_TASK REQUIREMENTS_.
Return verbatim the inclusive range of lines running from the line that contains "bowl_washer();" to the line that contains "obj.parent = empty". Omit every other line.

_RECORD SET_.
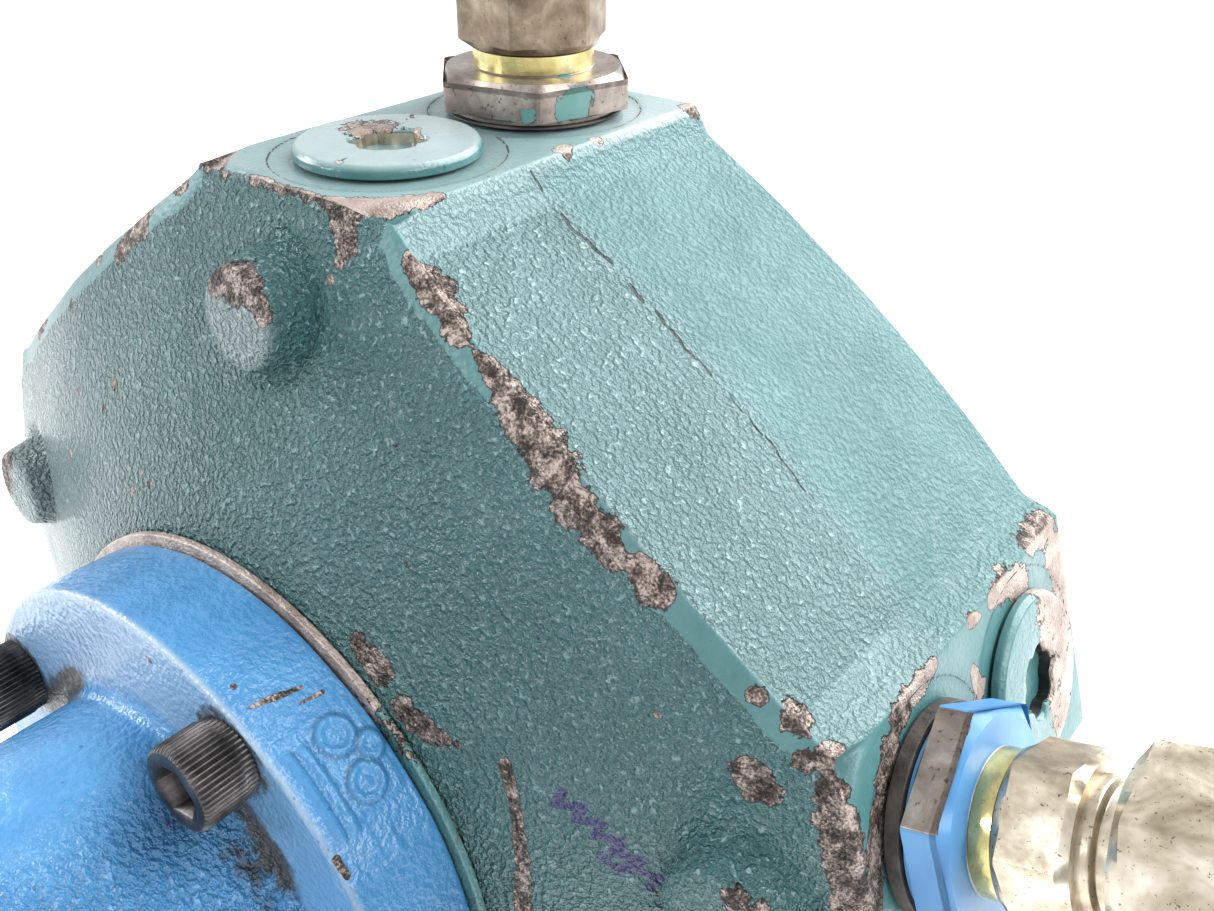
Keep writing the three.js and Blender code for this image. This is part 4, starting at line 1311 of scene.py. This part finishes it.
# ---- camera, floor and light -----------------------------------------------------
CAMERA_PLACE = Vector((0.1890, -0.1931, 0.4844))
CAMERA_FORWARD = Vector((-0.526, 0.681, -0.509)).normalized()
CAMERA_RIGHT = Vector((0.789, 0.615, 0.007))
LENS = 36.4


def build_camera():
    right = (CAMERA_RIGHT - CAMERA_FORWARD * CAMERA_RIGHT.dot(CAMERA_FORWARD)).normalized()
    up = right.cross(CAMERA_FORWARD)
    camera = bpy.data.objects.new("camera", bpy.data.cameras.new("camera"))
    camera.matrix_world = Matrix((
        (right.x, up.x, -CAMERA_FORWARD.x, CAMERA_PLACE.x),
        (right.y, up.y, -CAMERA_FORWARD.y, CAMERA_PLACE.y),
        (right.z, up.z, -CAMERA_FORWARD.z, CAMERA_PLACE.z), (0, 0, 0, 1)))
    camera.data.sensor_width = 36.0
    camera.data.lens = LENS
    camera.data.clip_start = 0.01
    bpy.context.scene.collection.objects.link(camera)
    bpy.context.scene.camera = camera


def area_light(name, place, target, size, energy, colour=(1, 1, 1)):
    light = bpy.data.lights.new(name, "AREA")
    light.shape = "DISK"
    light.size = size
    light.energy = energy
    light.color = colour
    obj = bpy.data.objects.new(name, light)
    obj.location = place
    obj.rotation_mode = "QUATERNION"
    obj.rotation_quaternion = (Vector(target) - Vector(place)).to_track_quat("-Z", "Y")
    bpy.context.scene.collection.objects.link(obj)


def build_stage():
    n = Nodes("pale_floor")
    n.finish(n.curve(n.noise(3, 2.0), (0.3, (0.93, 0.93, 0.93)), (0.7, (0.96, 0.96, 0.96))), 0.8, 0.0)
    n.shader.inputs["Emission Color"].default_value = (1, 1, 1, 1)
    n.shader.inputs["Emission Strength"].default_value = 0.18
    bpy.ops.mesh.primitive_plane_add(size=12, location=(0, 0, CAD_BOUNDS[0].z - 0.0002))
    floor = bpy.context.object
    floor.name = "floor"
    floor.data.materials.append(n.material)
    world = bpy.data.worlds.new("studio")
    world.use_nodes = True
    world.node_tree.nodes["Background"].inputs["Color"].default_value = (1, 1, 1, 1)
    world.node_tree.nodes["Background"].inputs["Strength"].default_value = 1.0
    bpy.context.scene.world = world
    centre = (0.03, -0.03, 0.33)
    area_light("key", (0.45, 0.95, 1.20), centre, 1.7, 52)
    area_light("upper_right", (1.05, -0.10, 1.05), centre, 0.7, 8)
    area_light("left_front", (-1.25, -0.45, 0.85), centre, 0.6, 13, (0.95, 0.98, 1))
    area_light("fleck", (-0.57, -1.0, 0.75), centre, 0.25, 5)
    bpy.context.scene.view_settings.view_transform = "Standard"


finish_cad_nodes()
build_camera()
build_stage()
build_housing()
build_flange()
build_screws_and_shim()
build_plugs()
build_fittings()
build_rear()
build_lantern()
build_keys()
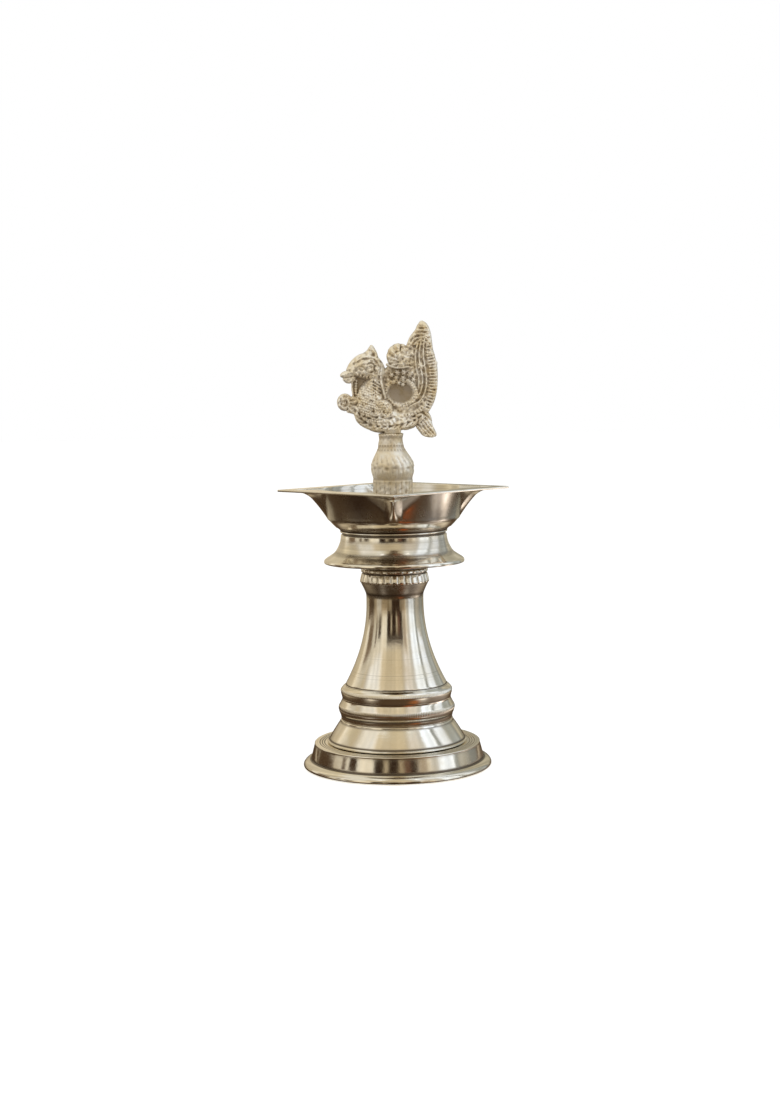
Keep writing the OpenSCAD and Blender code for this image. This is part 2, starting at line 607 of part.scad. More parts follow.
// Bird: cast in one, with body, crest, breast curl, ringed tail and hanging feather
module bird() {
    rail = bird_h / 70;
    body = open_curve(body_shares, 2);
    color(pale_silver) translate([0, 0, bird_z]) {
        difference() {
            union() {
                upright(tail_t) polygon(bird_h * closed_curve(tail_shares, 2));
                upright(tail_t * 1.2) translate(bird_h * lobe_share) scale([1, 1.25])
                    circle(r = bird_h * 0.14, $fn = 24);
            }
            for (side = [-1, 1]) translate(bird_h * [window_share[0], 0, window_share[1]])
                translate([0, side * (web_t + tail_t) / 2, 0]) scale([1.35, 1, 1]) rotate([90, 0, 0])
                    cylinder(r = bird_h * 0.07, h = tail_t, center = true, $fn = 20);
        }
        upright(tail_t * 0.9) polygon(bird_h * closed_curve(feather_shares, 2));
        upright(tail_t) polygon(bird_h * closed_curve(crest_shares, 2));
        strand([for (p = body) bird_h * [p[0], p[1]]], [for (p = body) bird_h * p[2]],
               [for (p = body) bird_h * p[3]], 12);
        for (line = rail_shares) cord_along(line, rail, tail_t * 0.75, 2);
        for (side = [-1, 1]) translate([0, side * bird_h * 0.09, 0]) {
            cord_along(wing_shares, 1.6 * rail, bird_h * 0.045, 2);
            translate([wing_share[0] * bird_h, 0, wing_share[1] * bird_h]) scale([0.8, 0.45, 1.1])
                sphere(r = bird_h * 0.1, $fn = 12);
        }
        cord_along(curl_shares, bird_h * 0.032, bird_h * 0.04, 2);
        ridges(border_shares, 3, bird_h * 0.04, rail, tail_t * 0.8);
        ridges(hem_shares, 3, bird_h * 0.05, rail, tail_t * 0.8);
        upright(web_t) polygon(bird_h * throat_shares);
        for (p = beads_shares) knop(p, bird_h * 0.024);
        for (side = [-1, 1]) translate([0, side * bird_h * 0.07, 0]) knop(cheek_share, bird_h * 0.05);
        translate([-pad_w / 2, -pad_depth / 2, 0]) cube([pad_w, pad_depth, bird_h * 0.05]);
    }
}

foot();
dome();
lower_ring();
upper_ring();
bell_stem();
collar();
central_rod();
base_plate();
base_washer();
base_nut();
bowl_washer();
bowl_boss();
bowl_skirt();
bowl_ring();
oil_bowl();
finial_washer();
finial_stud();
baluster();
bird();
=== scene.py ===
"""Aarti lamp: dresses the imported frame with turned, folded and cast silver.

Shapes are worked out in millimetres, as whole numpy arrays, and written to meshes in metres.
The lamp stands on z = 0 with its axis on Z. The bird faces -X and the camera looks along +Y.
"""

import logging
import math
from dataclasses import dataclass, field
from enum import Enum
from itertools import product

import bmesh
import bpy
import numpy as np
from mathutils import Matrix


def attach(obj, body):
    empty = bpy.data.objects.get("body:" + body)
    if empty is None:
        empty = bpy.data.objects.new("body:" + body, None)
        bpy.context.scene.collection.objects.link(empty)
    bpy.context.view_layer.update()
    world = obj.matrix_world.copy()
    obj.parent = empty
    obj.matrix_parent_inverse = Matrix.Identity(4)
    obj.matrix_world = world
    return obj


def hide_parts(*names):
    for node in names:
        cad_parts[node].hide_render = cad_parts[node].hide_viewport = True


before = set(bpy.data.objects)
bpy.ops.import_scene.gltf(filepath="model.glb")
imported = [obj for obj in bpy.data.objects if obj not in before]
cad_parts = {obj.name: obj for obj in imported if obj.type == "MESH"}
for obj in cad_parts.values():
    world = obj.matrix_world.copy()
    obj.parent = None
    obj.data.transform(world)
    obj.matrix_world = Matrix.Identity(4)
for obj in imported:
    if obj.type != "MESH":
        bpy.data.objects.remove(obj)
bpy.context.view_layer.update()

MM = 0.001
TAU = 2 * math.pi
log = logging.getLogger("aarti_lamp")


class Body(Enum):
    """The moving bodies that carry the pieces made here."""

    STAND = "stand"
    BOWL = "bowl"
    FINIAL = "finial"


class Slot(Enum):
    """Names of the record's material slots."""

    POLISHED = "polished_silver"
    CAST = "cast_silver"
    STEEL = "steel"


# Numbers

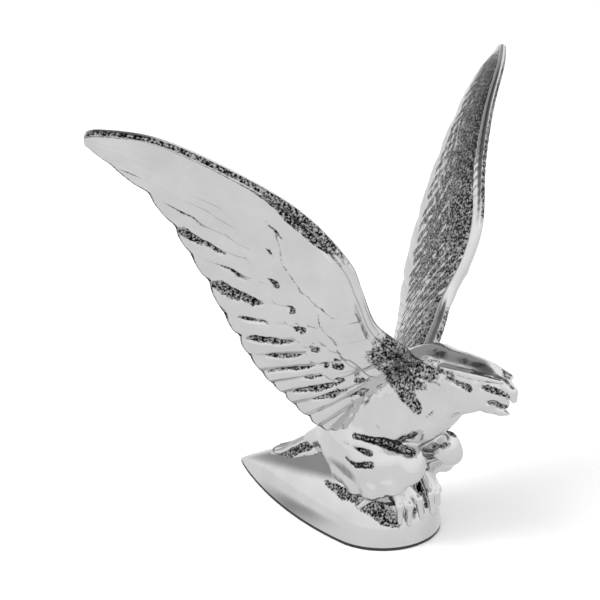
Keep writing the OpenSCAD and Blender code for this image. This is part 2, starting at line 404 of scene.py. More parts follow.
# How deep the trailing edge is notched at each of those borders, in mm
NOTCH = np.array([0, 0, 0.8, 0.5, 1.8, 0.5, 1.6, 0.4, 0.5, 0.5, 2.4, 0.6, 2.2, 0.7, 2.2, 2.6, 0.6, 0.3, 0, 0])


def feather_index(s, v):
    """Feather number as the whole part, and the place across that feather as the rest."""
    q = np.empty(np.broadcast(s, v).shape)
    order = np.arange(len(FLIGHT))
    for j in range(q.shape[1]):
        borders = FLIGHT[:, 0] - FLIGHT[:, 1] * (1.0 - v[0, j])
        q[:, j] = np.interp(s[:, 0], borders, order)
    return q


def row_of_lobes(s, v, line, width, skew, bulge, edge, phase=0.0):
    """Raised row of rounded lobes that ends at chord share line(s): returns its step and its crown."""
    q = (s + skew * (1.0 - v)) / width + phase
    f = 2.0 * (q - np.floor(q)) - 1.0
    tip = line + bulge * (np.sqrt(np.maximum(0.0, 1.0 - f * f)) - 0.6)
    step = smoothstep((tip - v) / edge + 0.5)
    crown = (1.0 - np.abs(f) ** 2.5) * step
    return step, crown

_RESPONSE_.
bowl_washer();
bowl_boss();
bowl_skirt();
bowl_ring();
oil_bowl();
finial_washer();
finial_stud();
baluster();
bird();
=== scene.py ===
"""Aarti lamp: dresses the imported frame with turned, folded and cast silver.

Shapes are worked out in millimetres, as whole numpy arrays, and written to meshes in metres.
The lamp stands on z = 0 with its axis on Z. The bird faces -X and the camera looks along +Y.
"""

import logging
import math
from dataclasses import dataclass, field
from enum import Enum
from itertools import product

import bmesh
import bpy
import numpy as np
from mathutils import Matrix


def attach(obj, body):
    empty = bpy.data.objects.get("body:" + body)
    if empty is None:
        empty = bpy.data.objects.new("body:" + body, None)
        bpy.context.scene.collection.objects.link(empty)
    bpy.context.view_layer.update()
    world = obj.matrix_world.copy()
    obj.parent = empty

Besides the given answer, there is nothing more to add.